Exercise task:
Each line below is to be written out in full, exactly as shown.

━━━━

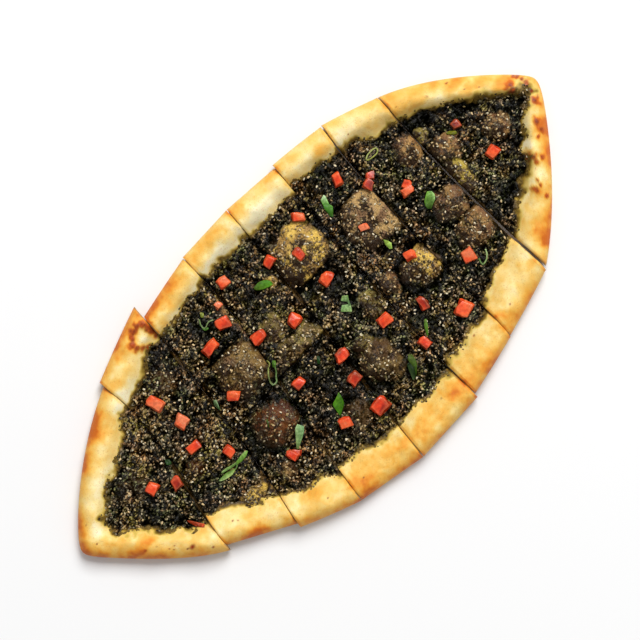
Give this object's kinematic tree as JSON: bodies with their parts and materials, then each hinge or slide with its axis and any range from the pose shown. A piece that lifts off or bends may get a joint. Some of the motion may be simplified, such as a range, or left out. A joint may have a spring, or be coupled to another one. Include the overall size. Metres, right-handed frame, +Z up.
{
  "type": "zaatar fatayer",
  "caption": "Boat-shaped flat bread with a rolled rim, spread with zaatar, scattered with diced tomato and cut greens, baked and cut across into strips that lie together.",
  "frame": {"origin": "middle of the loaf's bounding box, on the flat underside", "axes": "+X along the loaf from its left tip to its right tip, +Z up out of the topping, +Y across the loaf"},
  "size_m": [0.5, 0.239, 0.0204],
  "materials": {
    "crust": "baked wheat crust, cream yellow with golden patches, soft satin",
    "zaatar": "oily dark herb paste with sesame seeds, glistening",
    "tomato": "moist raw tomato flesh",
    "greens": "cut green leaf and spring onion, waxy"
  },
  "bodies": {
    "root": {"bread_1": "crust", "bread_2": "crust", "bread_3": "crust", "bread_4": "crust", "bread_5": "crust", "bread_6": "crust", "bread_7": "crust", "bread_8": "crust", "zaatar_1": "zaatar", "zaatar_2": "zaatar", "zaatar_3": "zaatar", "zaatar_4": "zaatar", "zaatar_5": "zaatar", "zaatar_6": "zaatar", "zaatar_7": "zaatar", "zaatar_8": "zaatar", "tomato_01": "tomato", "tomato_02": "tomato", "tomato_03": "tomato", "tomato_04": "tomato", "tomato_05": "tomato", "tomato_06": "tomato", "tomato_07": "tomato", "tomato_08": "tomato", "tomato_09": "tomato", "tomato_10": "tomato", "tomato_11": "tomato", "tomato_12": "tomato", "tomato_13": "tomato", "tomato_14": "tomato", "tomato_15": "tomato", "tomato_16": "tomato", "tomato_17": "tomato", "tomato_18": "tomato", "tomato_19": "tomato", "tomato_20": "tomato", "tomato_21": "tomato", "tomato_22": "tomato", "tomato_23": "tomato", "tomato_24": "tomato", "tomato_25": "tomato", "tomato_26": "tomato", "tomato_27": "tomato", "tomato_28": "tomato", "tomato_29": "tomato", "tomato_30": "tomato", "tomato_31": "tomato", "tomato_32": "tomato", "tomato_33": "tomato", "tomato_34": "tomato", "tomato_35": "tomato", "forked_leaf": "greens", "long_leaf": "greens", "diamond_leaf": "greens", "curled_leaf": "greens", "sprig": "greens", "onion_slice_1": "greens", "onion_slice_2": "greens", "onion_slice_3": "greens", "crumpled_leaf": "greens"}
  },
  "joints": []
}
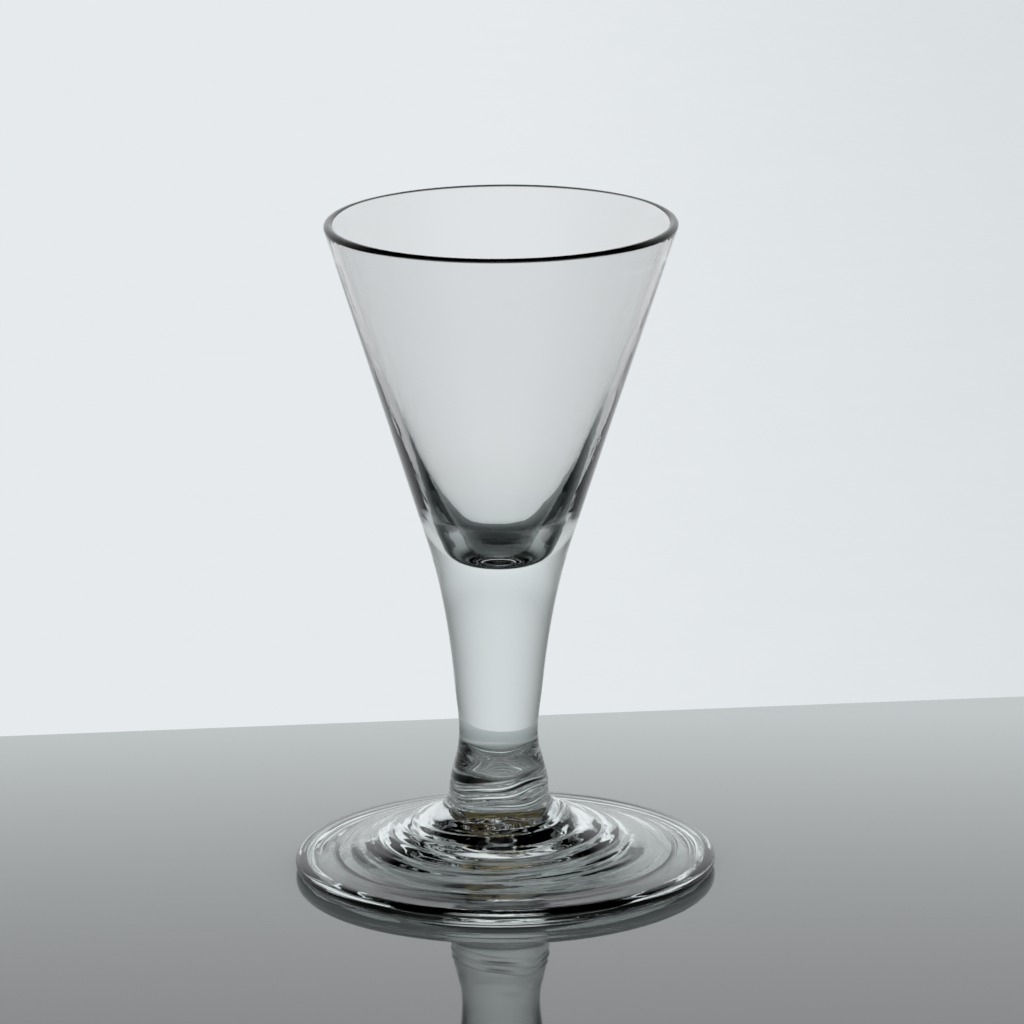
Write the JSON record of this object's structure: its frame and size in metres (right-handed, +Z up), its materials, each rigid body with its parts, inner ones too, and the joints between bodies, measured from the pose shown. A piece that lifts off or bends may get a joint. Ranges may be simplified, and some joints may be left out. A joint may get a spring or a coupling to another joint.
{
  "type": "dram glass",
  "caption": "Small hand-blown drinking glass: a conical bowl drawn down into a solid stem, standing on a conical foot with its edge folded under.",
  "frame": {"origin": "middle of the foot, on the surface that the glass stands on", "axes": "+Z up through the rim; +X to the right as the picture sees the glass, the way the bowl leans; +Y away from the camera"},
  "size_m": [0.0636, 0.0636, 0.1],
  "materials": {
    "bowl_glass": "fire-polished, clear with a faint grey cast",
    "foot_glass": "tool-marked, clear with a faint grey cast",
    "fold_glass": "folded edge, worn where it stands",
    "broken_glass": "rough, snapped off"
  },
  "bodies": {
    "root": {"bowl_and_stem": "bowl_glass", "foot": "foot_glass", "foot_fold": "fold_glass", "pontil_scar": "broken_glass"}
  },
  "joints": []
}
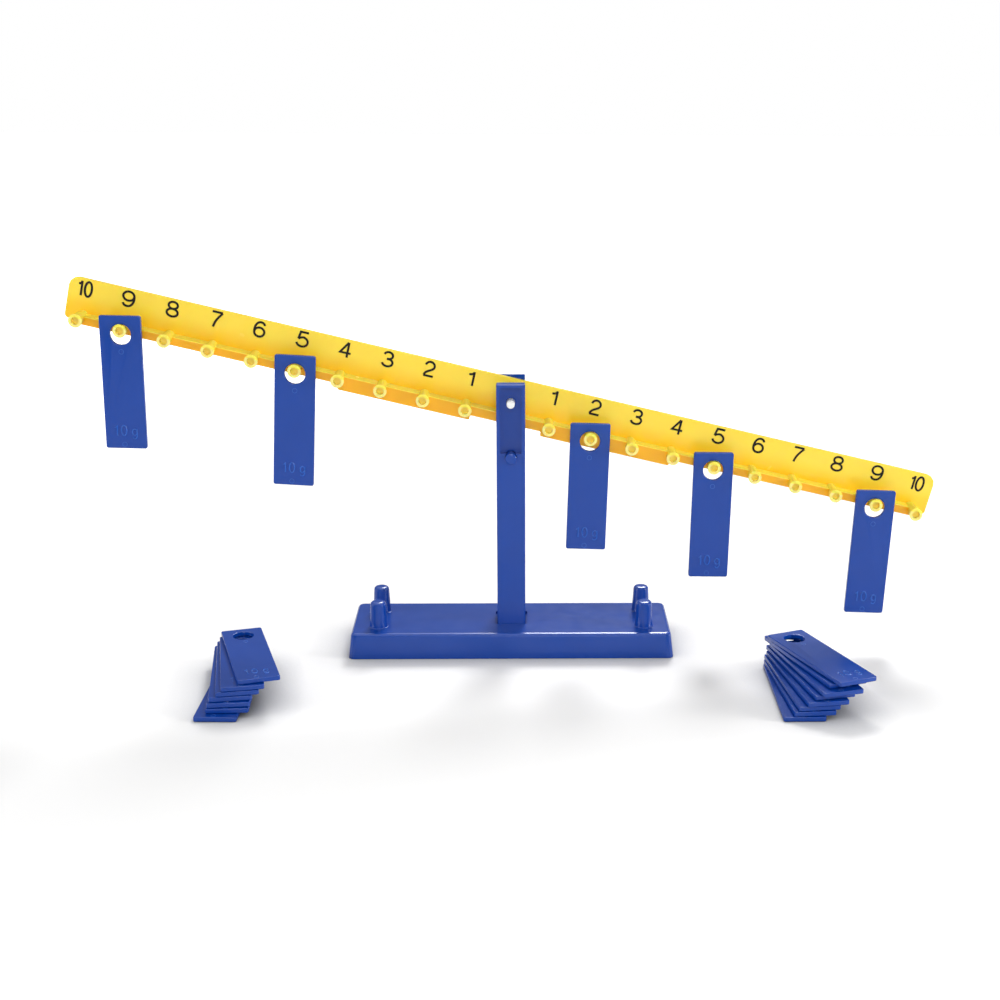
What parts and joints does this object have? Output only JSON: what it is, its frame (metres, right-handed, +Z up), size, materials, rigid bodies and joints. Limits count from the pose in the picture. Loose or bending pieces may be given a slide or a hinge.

━━━━

Exercise result:
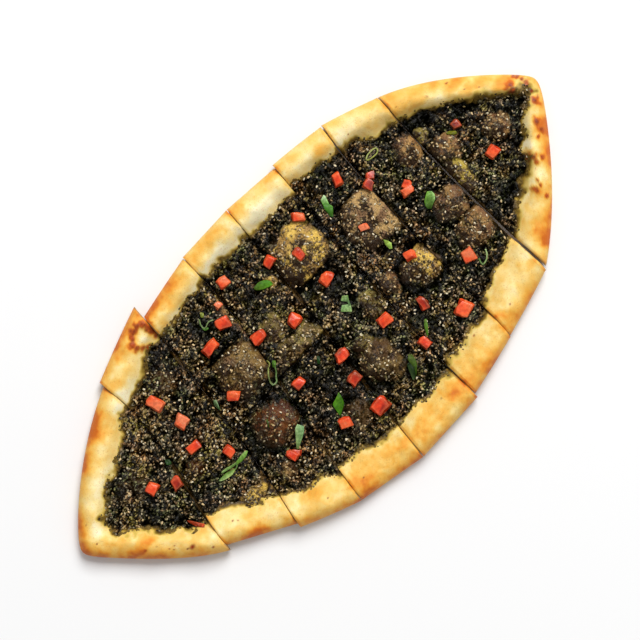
Give this object's kinematic tree as JSON: bodies with their parts and materials, then each hinge or slide with its axis and any range from the pose shown. A piece that lifts off or bends may get a joint. Some of the motion may be simplified, such as a range, or left out. A joint may have a spring, or be coupled to another one. Include the overall size. Metres, right-handed frame, +Z up.
{
  "type": "zaatar fatayer",
  "caption": "Boat-shaped flat bread with a rolled rim, spread with zaatar, scattered with diced tomato and cut greens, baked and cut across into strips that lie together.",
  "frame": {"origin": "middle of the loaf's bounding box, on the flat underside", "axes": "+X along the loaf from its left tip to its right tip, +Z up out of the topping, +Y across the loaf"},
  "size_m": [0.5, 0.239, 0.0204],
  "materials": {
    "crust": "baked wheat crust, cream yellow with golden patches, soft satin",
    "zaatar": "oily dark herb paste with sesame seeds, glistening",
    "tomato": "moist raw tomato flesh",
    "greens": "cut green leaf and spring onion, waxy"
  },
  "bodies": {
    "root": {"bread_1": "crust", "bread_2": "crust", "bread_3": "crust", "bread_4": "crust", "bread_5": "crust", "bread_6": "crust", "bread_7": "crust", "bread_8": "crust", "zaatar_1": "zaatar", "zaatar_2": "zaatar", "zaatar_3": "zaatar", "zaatar_4": "zaatar", "zaatar_5": "zaatar", "zaatar_6": "zaatar", "zaatar_7": "zaatar", "zaatar_8": "zaatar", "tomato_01": "tomato", "tomato_02": "tomato", "tomato_03": "tomato", "tomato_04": "tomato", "tomato_05": "tomato", "tomato_06": "tomato", "tomato_07": "tomato", "tomato_08": "tomato", "tomato_09": "tomato", "tomato_10": "tomato", "tomato_11": "tomato", "tomato_12": "tomato", "tomato_13": "tomato", "tomato_14": "tomato", "tomato_15": "tomato", "tomato_16": "tomato", "tomato_17": "tomato", "tomato_18": "tomato", "tomato_19": "tomato", "tomato_20": "tomato", "tomato_21": "tomato", "tomato_22": "tomato", "tomato_23": "tomato", "tomato_24": "tomato", "tomato_25": "tomato", "tomato_26": "tomato", "tomato_27": "tomato", "tomato_28": "tomato", "tomato_29": "tomato", "tomato_30": "tomato", "tomato_31": "tomato", "tomato_32": "tomato", "tomato_33": "tomato", "tomato_34": "tomato", "tomato_35": "tomato", "forked_leaf": "greens", "long_leaf": "greens", "diamond_leaf": "greens", "curled_leaf": "greens", "sprig": "greens", "onion_slice_1": "greens", "onion_slice_2": "greens", "onion_slice_3": "greens", "crumpled_leaf": "greens"}
  },
  "joints": []
}
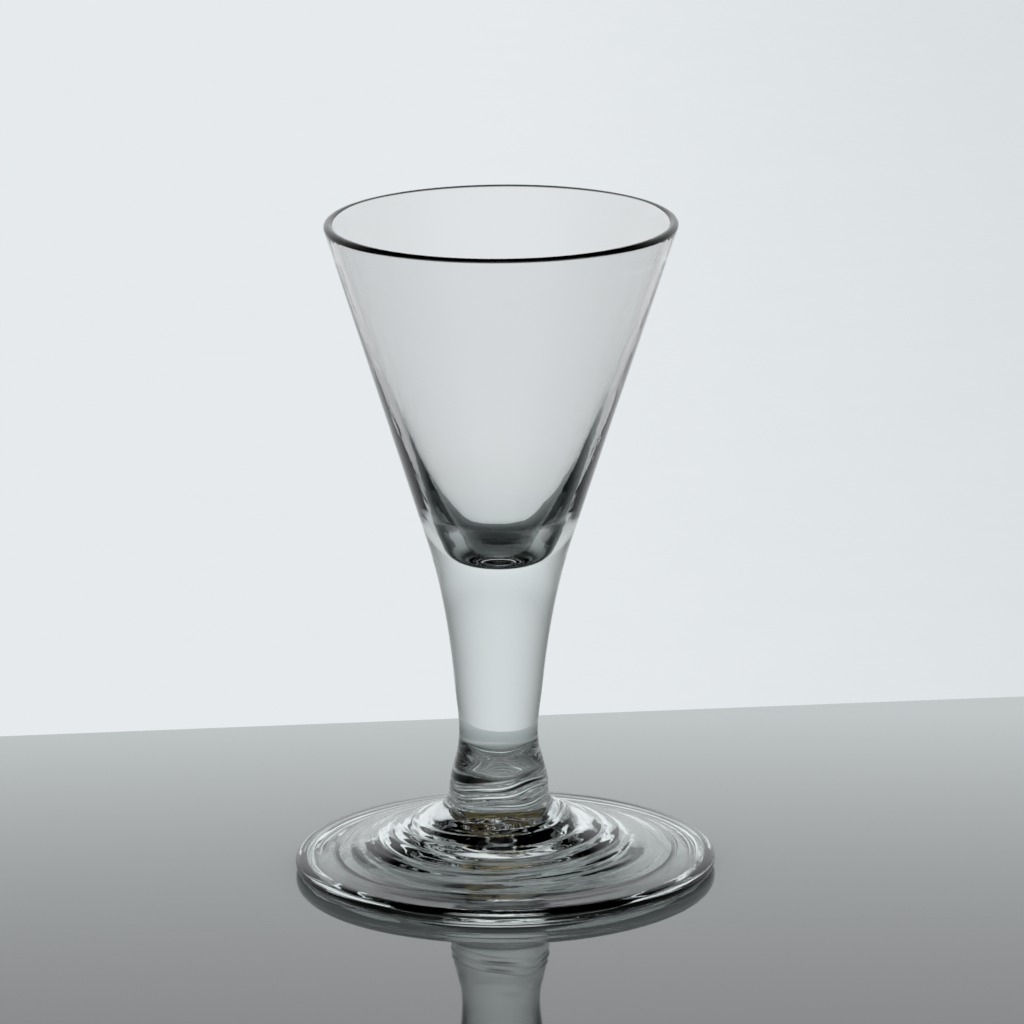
Write the JSON record of this object's structure: its frame and size in metres (right-handed, +Z up), its materials, each rigid body with its parts, inner ones too, and the joints between bodies, measured from the pose shown. A piece that lifts off or bends may get a joint. Ranges may be simplified, and some joints may be left out. A joint may get a spring or a coupling to another joint.
{
  "type": "dram glass",
  "caption": "Small hand-blown drinking glass: a conical bowl drawn down into a solid stem, standing on a conical foot with its edge folded under.",
  "frame": {"origin": "middle of the foot, on the surface that the glass stands on", "axes": "+Z up through the rim; +X to the right as the picture sees the glass, the way the bowl leans; +Y away from the camera"},
  "size_m": [0.0636, 0.0636, 0.1],
  "materials": {
    "bowl_glass": "fire-polished, clear with a faint grey cast",
    "foot_glass": "tool-marked, clear with a faint grey cast",
    "fold_glass": "folded edge, worn where it stands",
    "broken_glass": "rough, snapped off"
  },
  "bodies": {
    "root": {"bowl_and_stem": "bowl_glass", "foot": "foot_glass", "foot_fold": "fold_glass", "pontil_scar": "broken_glass"}
  },
  "joints": []
}
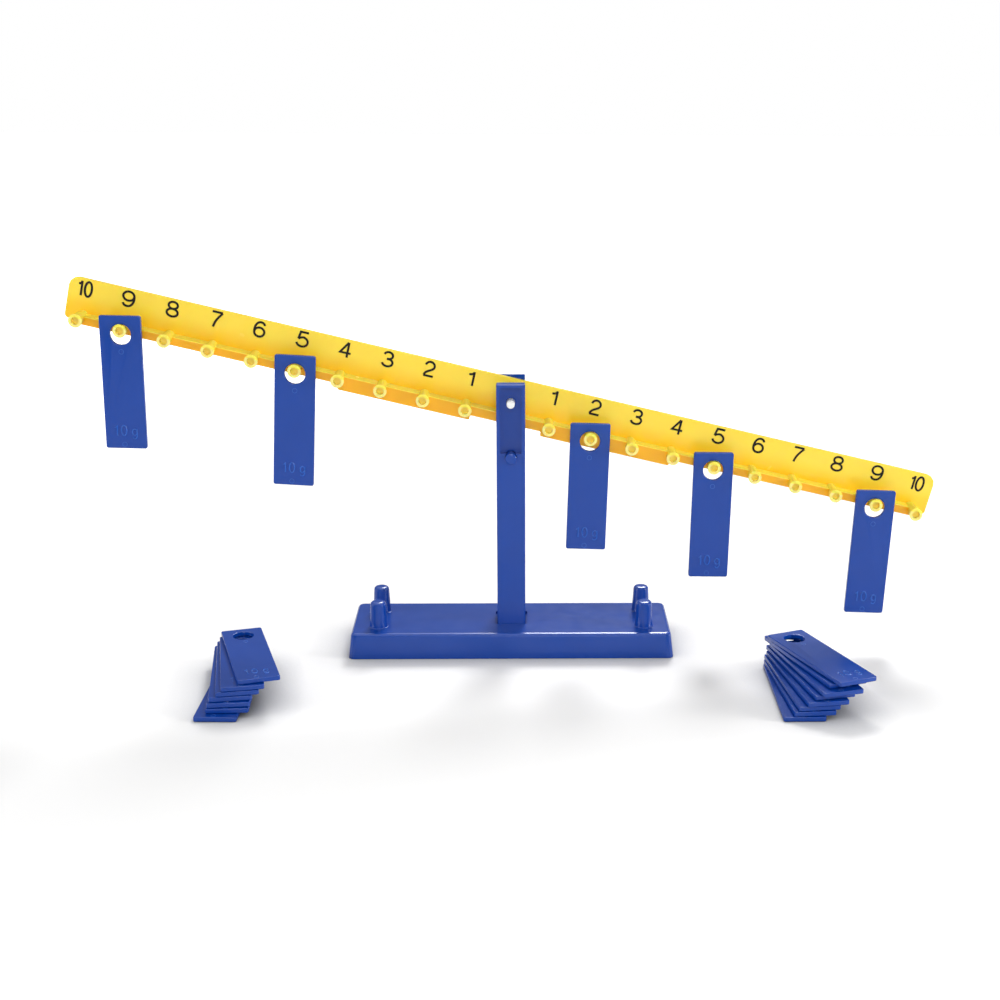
What parts and joints does this object have? Output only JSON: what it is, its frame (metres, right-handed, +Z up), size, materials, rigid bodies and joints. Limits count from the pose in the picture. Loose or bending pieces may be given a slide or a hinge.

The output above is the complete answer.